At the beginning I talked about the wise advice my dad gave me. He told me not to focus on all that I had accomplished but instead on what remains to be done. I’m now going to share what was always his favorite quote. “The miracle isn’t complete until the change takes place.” Coming into the land and conquering it… Those are external things. In whatever this next phase of life you are about to go through, the greatest miracle God does will not be external. The greatest miracle will not be all that you will accomplish. That might be what the world looks at but what God does in you has the potential to be a far greater miracle than what He does through you.
Thirteen years back I was a youth pastor at a church on Long Island, NY. By any measure I was doing well. The group was growing. They had record breaking giving to Speed the Light. Kids were getting saved. Inside I was a failure. I was messing with sin I had no business messing with and ultimately it caught up with me. Like Saul I thought I was really, truly conquering the land. The definition of integrity is “the state of being whole and undivided.” At that point in my life I had none. Neither did Saul and eventually it caught up with him.
After a later battle that cost Saul his life, a man came to David with this report:
2 Samuel 1:11
“So I killed him,” the Amalekite told David, “for I knew that he couldn’t live. Then I took his crown and armband, and I have brought them here to you, my lord.”
Who was it that Saul was supposed to completely destroy? Who was it who ended up killing Saul? The sin that we are unwilling to kill, will kill us.

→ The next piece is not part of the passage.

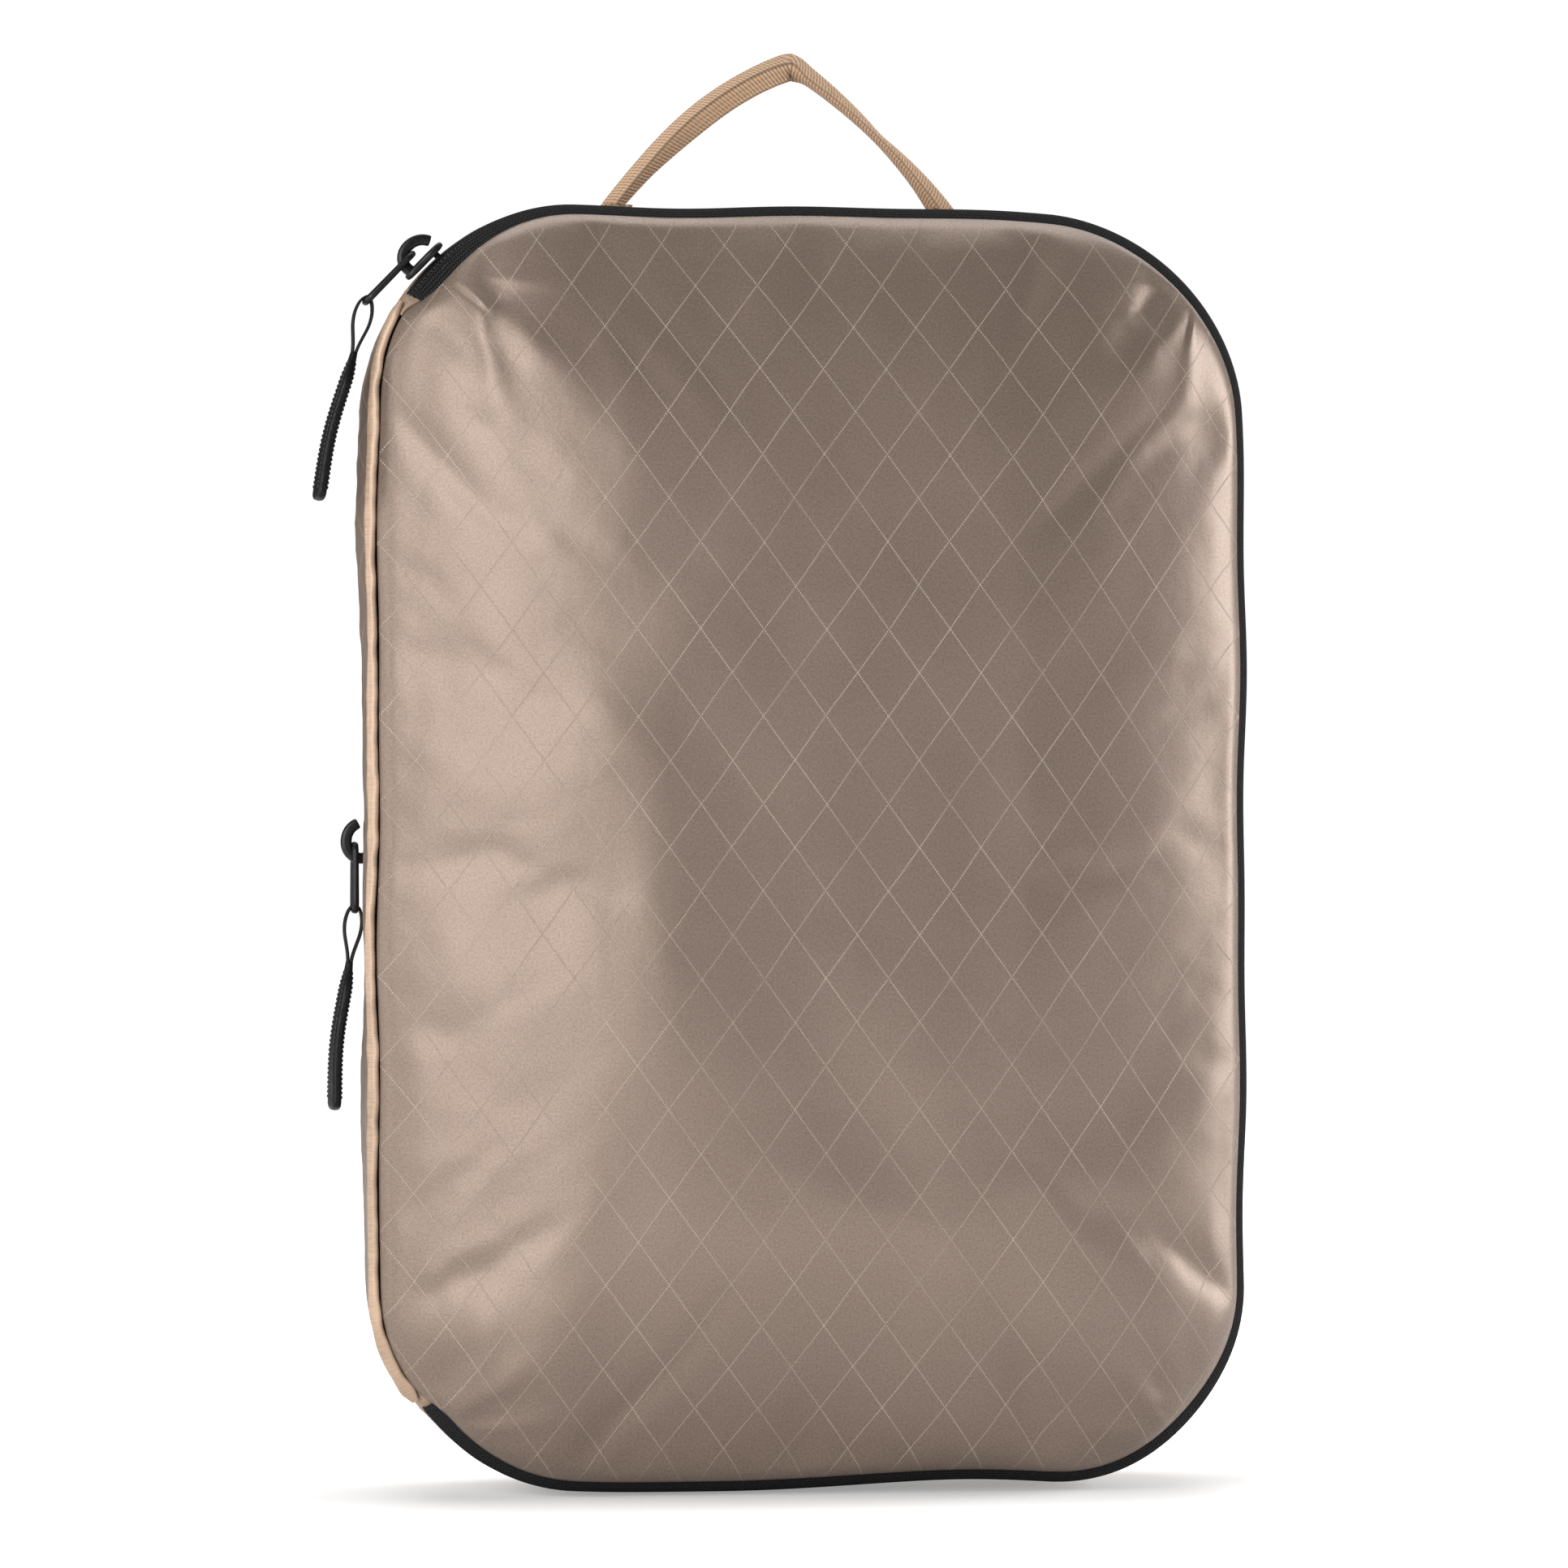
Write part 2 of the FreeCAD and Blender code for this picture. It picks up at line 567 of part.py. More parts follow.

No matter what the task ahead of us is, the greatest and most important thing God has called us to is a passionate pursuit of Him. No matter what else we do, no matter where else we go, this is our greatest task. So as you step forward into whatever this next phase of life might hold remember to always keep that finish line in sight. Don’t stop running until you have arrived. Don’t stop fighting until you have conquered. And most importantly, don’t forget that what God completes in you is far, far more important than what He does through you.